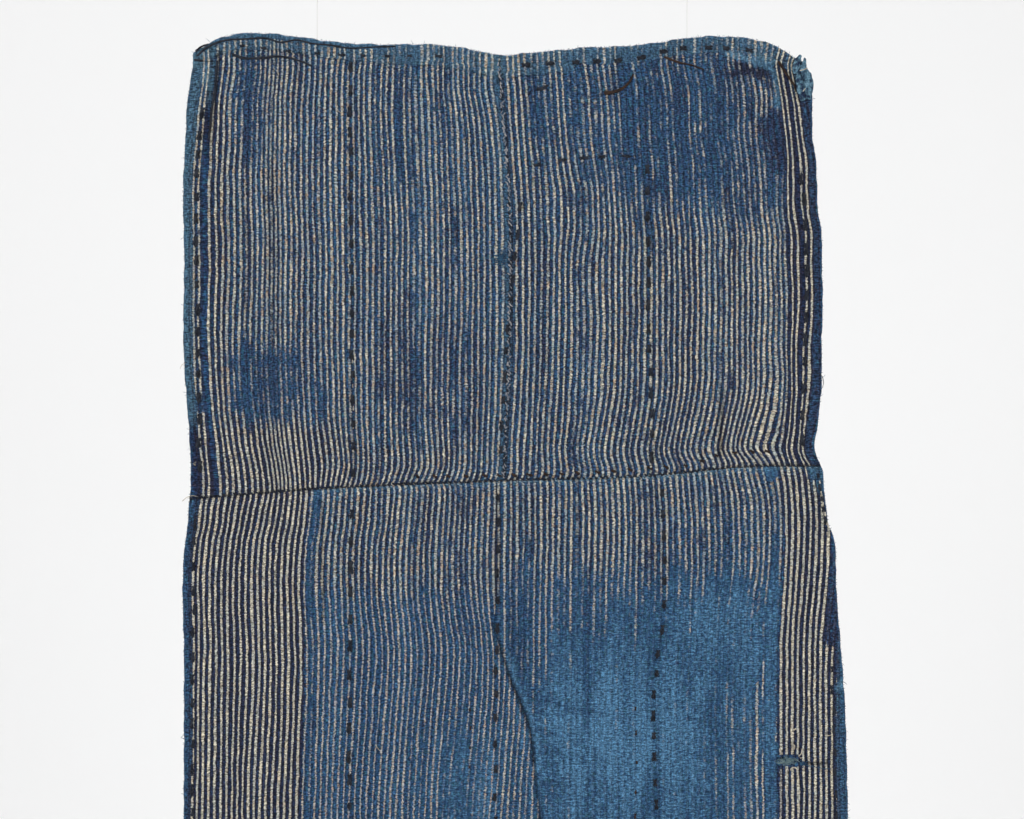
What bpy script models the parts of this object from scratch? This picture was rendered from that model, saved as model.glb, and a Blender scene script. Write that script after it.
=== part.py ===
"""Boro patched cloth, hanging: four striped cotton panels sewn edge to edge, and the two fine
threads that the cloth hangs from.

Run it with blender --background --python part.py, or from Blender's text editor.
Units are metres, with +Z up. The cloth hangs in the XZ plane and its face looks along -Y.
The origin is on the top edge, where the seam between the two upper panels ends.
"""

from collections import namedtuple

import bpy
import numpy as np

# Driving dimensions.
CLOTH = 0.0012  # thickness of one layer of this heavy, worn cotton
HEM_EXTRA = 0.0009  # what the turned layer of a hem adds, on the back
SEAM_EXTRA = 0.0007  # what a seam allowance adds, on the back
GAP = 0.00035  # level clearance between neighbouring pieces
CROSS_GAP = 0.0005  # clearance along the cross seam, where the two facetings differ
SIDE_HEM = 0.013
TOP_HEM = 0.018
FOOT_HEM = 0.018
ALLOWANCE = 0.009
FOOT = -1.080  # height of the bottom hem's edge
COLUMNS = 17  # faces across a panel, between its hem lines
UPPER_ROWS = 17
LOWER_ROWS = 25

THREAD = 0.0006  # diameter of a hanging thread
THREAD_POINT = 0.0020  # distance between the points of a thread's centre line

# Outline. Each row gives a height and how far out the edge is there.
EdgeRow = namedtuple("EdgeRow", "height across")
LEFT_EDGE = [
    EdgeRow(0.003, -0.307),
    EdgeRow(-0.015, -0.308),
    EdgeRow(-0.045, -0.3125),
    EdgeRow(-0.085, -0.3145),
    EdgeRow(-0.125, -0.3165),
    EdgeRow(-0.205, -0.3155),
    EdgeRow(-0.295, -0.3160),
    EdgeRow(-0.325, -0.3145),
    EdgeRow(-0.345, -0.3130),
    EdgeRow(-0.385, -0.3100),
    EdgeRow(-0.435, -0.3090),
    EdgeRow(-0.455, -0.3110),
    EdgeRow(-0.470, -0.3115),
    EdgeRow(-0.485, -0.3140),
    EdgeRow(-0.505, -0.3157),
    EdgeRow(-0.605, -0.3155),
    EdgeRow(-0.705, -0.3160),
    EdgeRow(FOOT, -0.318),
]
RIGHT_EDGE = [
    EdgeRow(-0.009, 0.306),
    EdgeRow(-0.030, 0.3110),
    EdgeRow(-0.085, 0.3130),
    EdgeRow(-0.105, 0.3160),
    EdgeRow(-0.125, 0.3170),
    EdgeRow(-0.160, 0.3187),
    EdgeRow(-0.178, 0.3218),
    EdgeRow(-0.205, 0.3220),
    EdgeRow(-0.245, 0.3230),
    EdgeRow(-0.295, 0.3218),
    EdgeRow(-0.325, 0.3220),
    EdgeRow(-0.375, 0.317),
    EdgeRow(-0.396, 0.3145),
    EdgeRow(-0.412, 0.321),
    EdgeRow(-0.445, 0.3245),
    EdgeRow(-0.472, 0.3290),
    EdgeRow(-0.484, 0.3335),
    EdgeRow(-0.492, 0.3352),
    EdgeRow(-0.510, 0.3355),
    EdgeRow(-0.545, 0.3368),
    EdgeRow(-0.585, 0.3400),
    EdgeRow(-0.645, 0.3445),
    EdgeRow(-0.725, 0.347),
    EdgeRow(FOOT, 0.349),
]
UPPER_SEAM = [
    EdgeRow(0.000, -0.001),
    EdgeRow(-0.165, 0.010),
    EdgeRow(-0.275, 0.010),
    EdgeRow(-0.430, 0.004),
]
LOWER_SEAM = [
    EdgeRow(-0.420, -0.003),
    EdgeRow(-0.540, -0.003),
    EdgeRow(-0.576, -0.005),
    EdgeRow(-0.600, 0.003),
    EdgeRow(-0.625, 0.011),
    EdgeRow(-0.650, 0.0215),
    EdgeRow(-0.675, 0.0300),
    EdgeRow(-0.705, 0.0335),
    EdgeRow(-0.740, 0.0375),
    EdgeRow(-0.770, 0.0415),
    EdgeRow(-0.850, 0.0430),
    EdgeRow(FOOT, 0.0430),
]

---

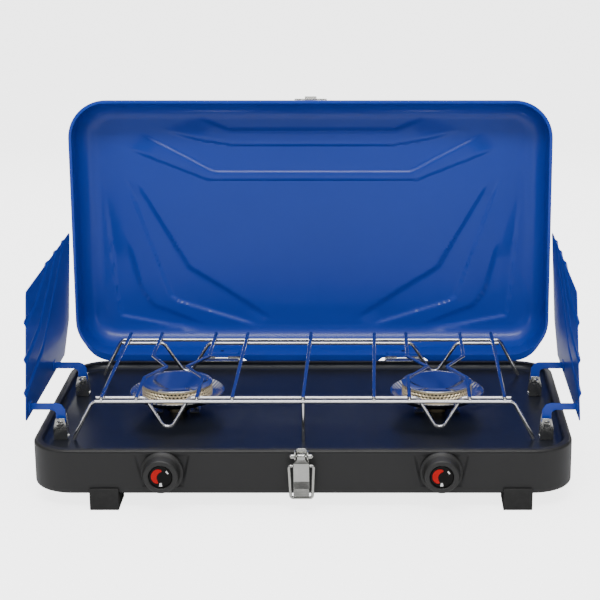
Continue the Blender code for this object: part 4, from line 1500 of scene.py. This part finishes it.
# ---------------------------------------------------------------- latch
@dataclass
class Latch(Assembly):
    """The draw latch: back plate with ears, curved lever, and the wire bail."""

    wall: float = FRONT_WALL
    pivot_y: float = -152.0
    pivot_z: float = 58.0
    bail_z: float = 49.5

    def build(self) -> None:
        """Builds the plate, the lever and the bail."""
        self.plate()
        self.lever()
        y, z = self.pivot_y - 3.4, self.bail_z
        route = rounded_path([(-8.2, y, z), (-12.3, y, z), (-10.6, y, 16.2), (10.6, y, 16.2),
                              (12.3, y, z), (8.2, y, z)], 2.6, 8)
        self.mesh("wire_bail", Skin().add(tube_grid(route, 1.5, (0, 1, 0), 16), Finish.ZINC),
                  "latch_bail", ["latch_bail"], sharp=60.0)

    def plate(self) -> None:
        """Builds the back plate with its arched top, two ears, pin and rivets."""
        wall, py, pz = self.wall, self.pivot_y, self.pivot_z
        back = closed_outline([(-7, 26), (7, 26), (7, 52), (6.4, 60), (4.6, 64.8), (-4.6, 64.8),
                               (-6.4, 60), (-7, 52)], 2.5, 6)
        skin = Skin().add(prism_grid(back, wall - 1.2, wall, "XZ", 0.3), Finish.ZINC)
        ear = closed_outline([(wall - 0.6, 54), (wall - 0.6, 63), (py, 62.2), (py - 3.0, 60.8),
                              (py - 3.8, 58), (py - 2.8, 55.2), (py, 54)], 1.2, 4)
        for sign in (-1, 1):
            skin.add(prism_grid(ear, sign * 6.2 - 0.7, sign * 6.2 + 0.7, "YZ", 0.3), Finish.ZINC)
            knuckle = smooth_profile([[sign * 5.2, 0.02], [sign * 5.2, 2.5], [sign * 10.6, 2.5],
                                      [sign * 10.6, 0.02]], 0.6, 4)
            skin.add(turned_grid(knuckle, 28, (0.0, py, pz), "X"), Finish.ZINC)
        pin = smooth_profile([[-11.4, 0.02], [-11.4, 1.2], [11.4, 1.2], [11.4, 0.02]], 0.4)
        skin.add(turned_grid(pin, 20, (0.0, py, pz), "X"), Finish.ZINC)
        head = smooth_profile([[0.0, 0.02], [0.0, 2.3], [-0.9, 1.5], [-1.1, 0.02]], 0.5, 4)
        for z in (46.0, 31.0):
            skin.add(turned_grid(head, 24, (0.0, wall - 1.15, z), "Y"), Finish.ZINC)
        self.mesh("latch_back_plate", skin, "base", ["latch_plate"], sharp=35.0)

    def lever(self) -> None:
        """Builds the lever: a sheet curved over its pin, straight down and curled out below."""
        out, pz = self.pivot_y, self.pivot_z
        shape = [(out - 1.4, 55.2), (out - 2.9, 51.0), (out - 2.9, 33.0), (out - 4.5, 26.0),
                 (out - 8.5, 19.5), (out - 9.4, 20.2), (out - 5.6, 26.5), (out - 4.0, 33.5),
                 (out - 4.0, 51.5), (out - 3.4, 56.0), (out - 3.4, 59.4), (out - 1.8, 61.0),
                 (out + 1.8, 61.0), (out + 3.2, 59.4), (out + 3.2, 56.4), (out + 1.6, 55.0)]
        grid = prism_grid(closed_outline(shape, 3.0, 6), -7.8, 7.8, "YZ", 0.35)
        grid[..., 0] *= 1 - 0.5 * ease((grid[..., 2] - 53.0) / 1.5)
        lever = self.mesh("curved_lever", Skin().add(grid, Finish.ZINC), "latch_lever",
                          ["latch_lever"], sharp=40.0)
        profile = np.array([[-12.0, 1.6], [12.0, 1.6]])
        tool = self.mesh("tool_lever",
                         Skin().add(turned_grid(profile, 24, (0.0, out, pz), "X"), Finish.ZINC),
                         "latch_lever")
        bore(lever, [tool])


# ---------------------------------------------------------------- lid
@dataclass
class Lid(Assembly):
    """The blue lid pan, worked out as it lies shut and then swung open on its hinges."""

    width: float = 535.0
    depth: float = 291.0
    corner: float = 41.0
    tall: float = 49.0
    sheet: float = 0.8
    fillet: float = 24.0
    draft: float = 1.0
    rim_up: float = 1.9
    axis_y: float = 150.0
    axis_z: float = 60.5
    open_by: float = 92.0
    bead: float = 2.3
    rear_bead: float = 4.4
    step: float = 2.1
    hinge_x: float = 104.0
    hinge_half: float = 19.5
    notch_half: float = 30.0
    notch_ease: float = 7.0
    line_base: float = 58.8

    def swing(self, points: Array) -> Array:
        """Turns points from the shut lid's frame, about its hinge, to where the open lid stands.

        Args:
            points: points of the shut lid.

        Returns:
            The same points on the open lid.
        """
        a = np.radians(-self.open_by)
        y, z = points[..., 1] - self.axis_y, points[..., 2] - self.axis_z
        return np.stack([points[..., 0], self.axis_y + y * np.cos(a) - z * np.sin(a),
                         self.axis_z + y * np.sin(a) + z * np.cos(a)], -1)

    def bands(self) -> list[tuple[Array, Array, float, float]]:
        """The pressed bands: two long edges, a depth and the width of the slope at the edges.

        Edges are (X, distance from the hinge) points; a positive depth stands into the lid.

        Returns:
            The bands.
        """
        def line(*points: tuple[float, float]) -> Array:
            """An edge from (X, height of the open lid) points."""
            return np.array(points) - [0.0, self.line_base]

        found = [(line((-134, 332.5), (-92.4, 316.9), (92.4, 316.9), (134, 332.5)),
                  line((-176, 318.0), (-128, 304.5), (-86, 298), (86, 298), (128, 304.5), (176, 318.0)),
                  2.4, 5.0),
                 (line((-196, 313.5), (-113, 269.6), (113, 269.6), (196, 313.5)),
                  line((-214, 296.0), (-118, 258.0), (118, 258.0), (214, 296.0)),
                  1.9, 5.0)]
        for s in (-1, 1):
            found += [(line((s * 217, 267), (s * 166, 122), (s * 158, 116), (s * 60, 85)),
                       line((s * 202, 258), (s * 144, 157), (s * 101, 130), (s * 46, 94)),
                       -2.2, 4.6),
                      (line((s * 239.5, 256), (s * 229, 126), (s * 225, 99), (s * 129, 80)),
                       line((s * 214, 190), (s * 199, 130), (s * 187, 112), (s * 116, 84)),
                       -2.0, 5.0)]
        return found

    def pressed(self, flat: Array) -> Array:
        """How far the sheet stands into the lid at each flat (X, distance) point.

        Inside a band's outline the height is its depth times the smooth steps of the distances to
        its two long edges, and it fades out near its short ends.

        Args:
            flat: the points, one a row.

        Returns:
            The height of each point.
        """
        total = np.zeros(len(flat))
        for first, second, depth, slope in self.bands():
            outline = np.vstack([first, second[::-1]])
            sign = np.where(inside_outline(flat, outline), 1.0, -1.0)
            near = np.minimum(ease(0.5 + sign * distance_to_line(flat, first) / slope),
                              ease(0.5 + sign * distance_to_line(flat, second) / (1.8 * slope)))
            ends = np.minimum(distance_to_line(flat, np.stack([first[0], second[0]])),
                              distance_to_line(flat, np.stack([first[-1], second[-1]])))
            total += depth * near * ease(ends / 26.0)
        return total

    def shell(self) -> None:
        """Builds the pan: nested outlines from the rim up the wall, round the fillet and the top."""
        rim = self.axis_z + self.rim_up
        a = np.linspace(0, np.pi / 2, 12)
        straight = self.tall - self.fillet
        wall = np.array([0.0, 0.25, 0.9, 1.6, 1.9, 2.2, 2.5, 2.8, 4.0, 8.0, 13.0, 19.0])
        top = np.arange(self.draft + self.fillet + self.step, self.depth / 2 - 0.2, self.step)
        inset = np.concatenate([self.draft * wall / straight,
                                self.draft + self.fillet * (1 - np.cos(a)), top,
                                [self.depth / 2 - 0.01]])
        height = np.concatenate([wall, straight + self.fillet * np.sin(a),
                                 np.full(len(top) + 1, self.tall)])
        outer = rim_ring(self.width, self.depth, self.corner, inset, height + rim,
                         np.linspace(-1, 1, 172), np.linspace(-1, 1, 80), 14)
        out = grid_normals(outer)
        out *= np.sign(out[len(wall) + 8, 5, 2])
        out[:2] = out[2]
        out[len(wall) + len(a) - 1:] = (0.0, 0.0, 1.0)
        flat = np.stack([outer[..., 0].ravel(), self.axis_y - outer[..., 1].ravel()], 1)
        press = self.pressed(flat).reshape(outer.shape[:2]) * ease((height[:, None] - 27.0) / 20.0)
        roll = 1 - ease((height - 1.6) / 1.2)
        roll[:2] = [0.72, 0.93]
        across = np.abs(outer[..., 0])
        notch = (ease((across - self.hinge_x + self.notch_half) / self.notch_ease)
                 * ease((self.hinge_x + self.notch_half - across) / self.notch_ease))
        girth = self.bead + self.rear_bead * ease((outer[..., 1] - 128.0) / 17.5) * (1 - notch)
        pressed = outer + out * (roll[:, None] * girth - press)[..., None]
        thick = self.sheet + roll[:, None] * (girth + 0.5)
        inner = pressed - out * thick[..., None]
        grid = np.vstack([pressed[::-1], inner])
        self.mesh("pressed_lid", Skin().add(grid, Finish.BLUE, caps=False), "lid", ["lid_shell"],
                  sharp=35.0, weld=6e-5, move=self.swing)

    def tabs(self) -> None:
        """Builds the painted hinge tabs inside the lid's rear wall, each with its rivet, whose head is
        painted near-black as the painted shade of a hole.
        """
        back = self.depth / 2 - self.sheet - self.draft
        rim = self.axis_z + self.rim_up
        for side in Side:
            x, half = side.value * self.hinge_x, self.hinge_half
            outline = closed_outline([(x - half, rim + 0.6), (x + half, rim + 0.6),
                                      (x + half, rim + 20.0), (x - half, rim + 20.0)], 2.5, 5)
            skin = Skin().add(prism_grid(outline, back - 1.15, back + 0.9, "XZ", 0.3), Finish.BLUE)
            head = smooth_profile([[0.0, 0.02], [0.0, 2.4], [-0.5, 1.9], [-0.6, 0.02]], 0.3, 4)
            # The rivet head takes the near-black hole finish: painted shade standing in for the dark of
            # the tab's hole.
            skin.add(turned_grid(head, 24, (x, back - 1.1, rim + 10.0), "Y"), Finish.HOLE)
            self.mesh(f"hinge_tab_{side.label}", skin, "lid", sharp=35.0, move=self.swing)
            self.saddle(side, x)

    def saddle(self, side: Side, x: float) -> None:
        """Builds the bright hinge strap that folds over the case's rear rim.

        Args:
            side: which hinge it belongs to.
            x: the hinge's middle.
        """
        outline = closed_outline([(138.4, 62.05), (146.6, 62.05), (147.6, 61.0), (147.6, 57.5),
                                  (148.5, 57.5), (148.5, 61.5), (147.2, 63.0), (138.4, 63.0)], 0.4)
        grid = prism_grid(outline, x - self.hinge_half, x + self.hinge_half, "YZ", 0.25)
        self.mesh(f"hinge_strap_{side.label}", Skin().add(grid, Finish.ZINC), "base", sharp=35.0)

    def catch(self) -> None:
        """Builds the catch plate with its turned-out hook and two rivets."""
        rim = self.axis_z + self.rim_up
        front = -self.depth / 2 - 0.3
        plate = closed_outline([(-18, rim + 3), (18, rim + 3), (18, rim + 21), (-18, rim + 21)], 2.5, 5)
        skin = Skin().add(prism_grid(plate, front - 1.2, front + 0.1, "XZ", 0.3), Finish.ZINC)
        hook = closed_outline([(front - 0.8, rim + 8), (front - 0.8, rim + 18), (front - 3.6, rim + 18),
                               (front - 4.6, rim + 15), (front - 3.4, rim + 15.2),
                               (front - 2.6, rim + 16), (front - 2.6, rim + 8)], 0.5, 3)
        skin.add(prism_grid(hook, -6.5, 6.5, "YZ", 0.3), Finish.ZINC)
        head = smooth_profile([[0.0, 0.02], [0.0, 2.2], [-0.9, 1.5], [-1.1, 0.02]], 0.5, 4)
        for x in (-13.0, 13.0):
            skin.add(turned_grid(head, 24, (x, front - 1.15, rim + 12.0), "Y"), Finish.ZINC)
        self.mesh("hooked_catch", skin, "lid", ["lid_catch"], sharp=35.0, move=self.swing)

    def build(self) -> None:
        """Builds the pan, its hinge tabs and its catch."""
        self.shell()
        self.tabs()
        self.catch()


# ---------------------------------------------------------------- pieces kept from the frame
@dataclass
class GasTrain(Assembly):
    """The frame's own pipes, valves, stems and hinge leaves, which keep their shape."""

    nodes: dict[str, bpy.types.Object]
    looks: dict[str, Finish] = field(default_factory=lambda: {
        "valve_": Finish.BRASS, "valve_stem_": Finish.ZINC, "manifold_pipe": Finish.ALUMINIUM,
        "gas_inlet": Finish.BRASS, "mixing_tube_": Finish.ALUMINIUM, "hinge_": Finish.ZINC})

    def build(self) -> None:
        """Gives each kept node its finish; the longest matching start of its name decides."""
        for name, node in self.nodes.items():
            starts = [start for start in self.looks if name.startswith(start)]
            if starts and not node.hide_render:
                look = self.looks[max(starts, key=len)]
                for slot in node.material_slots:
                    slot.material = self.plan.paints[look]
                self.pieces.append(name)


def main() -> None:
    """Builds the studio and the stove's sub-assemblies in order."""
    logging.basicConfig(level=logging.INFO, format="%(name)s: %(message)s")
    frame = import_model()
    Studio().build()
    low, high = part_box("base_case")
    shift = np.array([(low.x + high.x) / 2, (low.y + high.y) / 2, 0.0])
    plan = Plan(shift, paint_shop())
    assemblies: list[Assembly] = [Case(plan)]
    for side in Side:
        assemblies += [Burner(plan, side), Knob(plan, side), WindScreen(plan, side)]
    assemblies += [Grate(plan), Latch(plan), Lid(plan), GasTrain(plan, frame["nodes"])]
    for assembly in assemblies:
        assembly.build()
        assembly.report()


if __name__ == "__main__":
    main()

WHAT YOU ARE ASKED TO DO
Using the entries above, repeat only the lines from the one containing "What bpy script" through the one containing "THREAD_POINT = 0.0020", end lines included.

EXERCISE OUTPUT
What bpy script models the parts of this object from scratch? This picture was rendered from that model, saved as model.glb, and a Blender scene script. Write that script after it.
=== part.py ===
"""Boro patched cloth, hanging: four striped cotton panels sewn edge to edge, and the two fine
threads that the cloth hangs from.

Run it with blender --background --python part.py, or from Blender's text editor.
Units are metres, with +Z up. The cloth hangs in the XZ plane and its face looks along -Y.
The origin is on the top edge, where the seam between the two upper panels ends.
"""

from collections import namedtuple

import bpy
import numpy as np

# Driving dimensions.
CLOTH = 0.0012  # thickness of one layer of this heavy, worn cotton
HEM_EXTRA = 0.0009  # what the turned layer of a hem adds, on the back
SEAM_EXTRA = 0.0007  # what a seam allowance adds, on the back
GAP = 0.00035  # level clearance between neighbouring pieces
CROSS_GAP = 0.0005  # clearance along the cross seam, where the two facetings differ
SIDE_HEM = 0.013
TOP_HEM = 0.018
FOOT_HEM = 0.018
ALLOWANCE = 0.009
FOOT = -1.080  # height of the bottom hem's edge
COLUMNS = 17  # faces across a panel, between its hem lines
UPPER_ROWS = 17
LOWER_ROWS = 25

THREAD = 0.0006  # diameter of a hanging thread
THREAD_POINT = 0.0020  # distance between the points of a thread's centre line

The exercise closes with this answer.